EXERCISE INSTRUCTIONS. A precise retyping is required of every line from the one containing "hide_parts(name)" down to the one containing "floor.data.materials.append(paint)", both included, and of no other line.

COLLECTED MATERIAL.
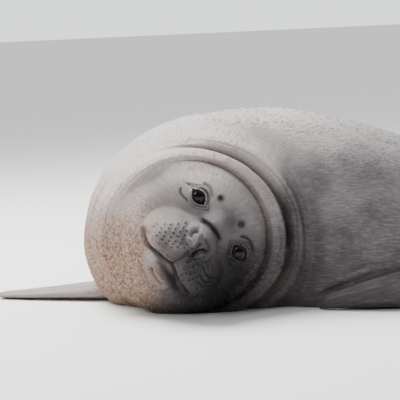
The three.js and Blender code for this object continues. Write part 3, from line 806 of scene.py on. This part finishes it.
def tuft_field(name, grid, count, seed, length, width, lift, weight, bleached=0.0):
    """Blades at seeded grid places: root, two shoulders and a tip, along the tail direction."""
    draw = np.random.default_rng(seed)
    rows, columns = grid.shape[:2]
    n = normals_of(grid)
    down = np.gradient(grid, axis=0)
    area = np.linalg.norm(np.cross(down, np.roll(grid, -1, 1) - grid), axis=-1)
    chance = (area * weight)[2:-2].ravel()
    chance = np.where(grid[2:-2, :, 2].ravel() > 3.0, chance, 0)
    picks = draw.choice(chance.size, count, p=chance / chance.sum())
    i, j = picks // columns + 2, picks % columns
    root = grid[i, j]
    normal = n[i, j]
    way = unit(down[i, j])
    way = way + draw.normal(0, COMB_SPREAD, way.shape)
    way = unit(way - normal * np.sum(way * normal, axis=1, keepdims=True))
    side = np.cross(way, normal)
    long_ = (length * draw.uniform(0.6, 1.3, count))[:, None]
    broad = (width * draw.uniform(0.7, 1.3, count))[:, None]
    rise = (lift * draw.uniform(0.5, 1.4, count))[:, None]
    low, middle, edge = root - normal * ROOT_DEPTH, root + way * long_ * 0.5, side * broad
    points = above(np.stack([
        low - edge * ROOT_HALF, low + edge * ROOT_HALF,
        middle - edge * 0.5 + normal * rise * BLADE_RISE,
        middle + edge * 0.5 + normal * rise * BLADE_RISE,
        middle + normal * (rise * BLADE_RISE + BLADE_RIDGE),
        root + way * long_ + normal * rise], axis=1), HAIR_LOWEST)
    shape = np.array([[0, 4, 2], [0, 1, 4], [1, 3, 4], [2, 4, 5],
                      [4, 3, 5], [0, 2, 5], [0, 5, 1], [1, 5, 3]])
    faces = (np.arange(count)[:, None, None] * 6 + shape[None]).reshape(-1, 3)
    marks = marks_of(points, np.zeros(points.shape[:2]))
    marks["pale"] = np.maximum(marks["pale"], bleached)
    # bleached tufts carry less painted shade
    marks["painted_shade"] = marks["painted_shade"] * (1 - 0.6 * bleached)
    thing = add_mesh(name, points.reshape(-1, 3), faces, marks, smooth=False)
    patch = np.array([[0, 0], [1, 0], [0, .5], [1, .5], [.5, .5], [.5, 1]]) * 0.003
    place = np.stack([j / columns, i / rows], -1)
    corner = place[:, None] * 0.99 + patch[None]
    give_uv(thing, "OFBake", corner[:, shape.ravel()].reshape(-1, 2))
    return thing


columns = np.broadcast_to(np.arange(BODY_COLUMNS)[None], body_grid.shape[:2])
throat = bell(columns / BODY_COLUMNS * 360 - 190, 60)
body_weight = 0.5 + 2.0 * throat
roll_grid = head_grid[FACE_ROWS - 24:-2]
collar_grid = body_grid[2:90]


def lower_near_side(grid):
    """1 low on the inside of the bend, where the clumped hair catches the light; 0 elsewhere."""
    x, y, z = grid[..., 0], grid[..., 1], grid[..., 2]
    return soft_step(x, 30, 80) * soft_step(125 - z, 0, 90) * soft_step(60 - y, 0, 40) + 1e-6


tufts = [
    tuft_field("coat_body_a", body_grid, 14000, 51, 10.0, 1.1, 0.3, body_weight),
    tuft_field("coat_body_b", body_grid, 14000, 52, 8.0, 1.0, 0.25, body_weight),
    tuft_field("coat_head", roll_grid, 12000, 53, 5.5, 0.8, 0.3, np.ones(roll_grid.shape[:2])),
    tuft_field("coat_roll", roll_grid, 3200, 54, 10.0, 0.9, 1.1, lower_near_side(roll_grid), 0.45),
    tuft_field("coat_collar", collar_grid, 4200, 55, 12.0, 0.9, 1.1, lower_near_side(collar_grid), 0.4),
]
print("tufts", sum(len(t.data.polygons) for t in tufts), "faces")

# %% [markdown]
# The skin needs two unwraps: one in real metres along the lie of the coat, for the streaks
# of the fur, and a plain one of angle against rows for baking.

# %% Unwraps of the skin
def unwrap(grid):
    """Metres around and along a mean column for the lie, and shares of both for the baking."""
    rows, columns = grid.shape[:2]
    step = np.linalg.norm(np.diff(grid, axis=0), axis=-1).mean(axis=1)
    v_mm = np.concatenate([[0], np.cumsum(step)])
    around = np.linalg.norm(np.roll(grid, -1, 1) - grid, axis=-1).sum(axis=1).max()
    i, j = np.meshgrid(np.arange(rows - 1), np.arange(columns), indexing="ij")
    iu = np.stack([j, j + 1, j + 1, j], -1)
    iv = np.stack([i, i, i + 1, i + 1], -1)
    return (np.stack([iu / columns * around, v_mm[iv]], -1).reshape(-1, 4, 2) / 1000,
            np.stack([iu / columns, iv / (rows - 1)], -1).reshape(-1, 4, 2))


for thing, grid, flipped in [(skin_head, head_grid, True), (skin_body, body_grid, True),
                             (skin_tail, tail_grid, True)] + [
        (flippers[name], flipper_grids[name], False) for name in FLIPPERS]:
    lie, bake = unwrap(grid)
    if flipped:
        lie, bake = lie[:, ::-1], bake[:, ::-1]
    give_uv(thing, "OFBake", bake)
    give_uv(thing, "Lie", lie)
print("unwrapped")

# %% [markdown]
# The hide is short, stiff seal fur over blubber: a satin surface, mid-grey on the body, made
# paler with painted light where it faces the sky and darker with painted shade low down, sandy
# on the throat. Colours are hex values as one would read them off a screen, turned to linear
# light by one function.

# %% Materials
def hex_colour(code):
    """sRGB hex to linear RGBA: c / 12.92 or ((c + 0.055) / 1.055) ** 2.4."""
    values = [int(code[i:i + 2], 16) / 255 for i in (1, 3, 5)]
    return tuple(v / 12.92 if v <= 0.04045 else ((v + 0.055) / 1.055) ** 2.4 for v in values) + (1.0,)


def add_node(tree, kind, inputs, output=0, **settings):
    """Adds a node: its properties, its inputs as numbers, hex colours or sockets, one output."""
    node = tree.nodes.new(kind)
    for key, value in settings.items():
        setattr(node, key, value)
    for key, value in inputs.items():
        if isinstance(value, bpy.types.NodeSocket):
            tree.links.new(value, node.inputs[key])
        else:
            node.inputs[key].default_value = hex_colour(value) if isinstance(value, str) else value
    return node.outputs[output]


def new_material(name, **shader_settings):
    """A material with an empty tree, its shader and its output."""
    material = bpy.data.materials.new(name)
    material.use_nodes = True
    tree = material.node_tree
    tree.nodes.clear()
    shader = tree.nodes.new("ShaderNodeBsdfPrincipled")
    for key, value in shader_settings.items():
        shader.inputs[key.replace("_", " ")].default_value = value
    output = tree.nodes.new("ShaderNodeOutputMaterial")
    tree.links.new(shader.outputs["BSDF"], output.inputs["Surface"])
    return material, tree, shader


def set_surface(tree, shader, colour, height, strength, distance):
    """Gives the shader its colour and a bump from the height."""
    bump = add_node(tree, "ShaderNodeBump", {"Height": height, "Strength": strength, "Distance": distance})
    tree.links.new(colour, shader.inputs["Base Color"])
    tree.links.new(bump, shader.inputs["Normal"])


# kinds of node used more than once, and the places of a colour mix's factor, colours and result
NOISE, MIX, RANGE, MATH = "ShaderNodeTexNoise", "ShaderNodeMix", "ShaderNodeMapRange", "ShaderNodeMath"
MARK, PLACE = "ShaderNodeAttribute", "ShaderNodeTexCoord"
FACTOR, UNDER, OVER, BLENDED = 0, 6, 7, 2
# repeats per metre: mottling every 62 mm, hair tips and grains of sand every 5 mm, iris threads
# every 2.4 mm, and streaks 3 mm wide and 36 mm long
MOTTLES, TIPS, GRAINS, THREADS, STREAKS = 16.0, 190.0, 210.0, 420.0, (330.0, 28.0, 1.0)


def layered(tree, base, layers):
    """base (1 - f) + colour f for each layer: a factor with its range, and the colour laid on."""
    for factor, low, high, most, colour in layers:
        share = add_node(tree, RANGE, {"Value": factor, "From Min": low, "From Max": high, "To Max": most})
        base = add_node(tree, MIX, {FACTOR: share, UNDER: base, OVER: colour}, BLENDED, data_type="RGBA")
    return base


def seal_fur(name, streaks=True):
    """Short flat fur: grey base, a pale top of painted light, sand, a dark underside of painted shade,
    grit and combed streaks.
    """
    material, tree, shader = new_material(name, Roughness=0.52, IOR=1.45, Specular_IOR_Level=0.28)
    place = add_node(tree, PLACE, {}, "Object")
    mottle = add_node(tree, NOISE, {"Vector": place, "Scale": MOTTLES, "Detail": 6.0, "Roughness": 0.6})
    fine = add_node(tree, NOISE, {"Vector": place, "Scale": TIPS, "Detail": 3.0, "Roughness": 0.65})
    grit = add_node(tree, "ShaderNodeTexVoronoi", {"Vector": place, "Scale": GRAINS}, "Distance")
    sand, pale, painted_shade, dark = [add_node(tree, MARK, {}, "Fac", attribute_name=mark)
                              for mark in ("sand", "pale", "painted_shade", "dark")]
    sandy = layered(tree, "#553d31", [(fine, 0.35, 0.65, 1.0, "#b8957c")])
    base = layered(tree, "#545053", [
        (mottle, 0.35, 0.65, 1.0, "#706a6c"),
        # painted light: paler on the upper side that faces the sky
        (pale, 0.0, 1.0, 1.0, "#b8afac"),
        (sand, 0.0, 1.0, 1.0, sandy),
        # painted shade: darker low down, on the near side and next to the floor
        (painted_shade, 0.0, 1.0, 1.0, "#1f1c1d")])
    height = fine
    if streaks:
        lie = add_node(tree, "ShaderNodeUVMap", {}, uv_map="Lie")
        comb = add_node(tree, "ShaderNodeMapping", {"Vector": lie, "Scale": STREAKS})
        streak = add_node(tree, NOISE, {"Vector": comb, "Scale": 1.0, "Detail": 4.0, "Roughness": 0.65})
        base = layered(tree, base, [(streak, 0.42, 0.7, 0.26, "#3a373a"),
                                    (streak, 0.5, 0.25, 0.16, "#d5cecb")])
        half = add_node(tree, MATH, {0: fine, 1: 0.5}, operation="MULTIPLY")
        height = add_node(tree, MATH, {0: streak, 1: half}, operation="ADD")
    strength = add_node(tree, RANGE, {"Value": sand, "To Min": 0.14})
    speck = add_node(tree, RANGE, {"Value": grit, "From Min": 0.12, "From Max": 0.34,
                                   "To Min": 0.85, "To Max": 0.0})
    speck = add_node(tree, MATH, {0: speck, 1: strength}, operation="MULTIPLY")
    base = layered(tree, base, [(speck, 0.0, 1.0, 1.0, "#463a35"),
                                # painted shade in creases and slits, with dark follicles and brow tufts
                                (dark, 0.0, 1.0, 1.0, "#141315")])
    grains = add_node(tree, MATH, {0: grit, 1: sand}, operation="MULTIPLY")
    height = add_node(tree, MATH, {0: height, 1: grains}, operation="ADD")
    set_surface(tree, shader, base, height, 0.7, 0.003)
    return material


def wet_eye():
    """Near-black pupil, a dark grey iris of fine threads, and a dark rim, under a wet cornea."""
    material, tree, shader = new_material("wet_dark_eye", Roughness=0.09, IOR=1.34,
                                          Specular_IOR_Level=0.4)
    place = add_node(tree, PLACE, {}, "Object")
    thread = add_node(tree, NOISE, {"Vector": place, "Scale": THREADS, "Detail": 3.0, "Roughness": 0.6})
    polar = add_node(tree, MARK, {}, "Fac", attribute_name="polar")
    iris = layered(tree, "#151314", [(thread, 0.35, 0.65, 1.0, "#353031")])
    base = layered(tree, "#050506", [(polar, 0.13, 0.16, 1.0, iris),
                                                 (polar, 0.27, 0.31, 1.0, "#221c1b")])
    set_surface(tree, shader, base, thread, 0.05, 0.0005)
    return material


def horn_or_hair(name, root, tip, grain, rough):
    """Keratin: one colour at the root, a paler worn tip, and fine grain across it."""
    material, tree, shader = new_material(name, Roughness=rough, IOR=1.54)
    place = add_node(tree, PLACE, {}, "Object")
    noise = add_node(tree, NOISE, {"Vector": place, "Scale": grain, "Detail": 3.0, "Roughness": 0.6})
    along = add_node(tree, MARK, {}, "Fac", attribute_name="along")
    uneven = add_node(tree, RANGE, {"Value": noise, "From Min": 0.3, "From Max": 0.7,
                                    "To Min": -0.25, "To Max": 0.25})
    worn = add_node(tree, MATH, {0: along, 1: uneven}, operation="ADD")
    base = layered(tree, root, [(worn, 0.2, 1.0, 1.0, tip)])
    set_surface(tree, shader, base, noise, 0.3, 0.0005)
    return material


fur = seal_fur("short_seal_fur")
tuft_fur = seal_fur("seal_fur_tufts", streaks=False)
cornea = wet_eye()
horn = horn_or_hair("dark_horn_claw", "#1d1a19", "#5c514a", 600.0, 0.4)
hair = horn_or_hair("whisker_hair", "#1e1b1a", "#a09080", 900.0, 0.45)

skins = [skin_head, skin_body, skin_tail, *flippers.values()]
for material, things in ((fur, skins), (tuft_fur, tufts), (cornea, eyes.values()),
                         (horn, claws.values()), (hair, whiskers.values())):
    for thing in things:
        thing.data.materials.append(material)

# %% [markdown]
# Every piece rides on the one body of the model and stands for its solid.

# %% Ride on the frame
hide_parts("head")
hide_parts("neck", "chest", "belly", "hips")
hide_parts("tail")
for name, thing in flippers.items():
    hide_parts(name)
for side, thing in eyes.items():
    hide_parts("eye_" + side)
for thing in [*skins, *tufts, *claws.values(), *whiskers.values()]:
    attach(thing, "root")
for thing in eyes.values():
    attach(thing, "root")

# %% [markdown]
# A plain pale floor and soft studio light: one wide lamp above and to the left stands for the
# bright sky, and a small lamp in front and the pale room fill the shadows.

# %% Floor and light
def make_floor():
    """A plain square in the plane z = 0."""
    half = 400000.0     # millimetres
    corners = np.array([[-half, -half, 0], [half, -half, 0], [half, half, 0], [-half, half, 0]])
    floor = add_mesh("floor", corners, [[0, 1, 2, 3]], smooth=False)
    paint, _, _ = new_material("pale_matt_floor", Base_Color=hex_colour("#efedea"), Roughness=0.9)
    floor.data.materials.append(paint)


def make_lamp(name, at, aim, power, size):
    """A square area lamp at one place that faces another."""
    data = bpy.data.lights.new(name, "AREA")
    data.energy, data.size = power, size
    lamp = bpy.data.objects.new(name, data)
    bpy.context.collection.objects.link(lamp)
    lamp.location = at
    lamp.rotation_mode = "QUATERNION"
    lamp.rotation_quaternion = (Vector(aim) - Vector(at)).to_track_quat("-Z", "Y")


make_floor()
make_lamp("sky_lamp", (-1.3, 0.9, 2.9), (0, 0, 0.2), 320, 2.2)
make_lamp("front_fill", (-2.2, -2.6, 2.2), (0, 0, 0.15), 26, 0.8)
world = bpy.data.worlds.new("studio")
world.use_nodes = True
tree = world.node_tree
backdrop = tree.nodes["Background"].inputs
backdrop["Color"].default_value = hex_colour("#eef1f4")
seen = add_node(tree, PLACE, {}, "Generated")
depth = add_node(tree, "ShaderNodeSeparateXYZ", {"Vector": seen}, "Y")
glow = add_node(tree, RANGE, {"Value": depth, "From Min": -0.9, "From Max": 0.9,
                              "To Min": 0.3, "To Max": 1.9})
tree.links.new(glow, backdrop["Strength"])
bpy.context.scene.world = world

ANSWER TO THE TASK.
    hide_parts(name)
for side, thing in eyes.items():
    hide_parts("eye_" + side)
for thing in [*skins, *tufts, *claws.values(), *whiskers.values()]:
    attach(thing, "root")
for thing in eyes.values():
    attach(thing, "root")

# %% [markdown]
# A plain pale floor and soft studio light: one wide lamp above and to the left stands for the
# bright sky, and a small lamp in front and the pale room fill the shadows.

# %% Floor and light
def make_floor():
    """A plain square in the plane z = 0."""
    half = 400000.0     # millimetres
    corners = np.array([[-half, -half, 0], [half, -half, 0], [half, half, 0], [-half, half, 0]])
    floor = add_mesh("floor", corners, [[0, 1, 2, 3]], smooth=False)
    paint, _, _ = new_material("pale_matt_floor", Base_Color=hex_colour("#efedea"), Roughness=0.9)
    floor.data.materials.append(paint)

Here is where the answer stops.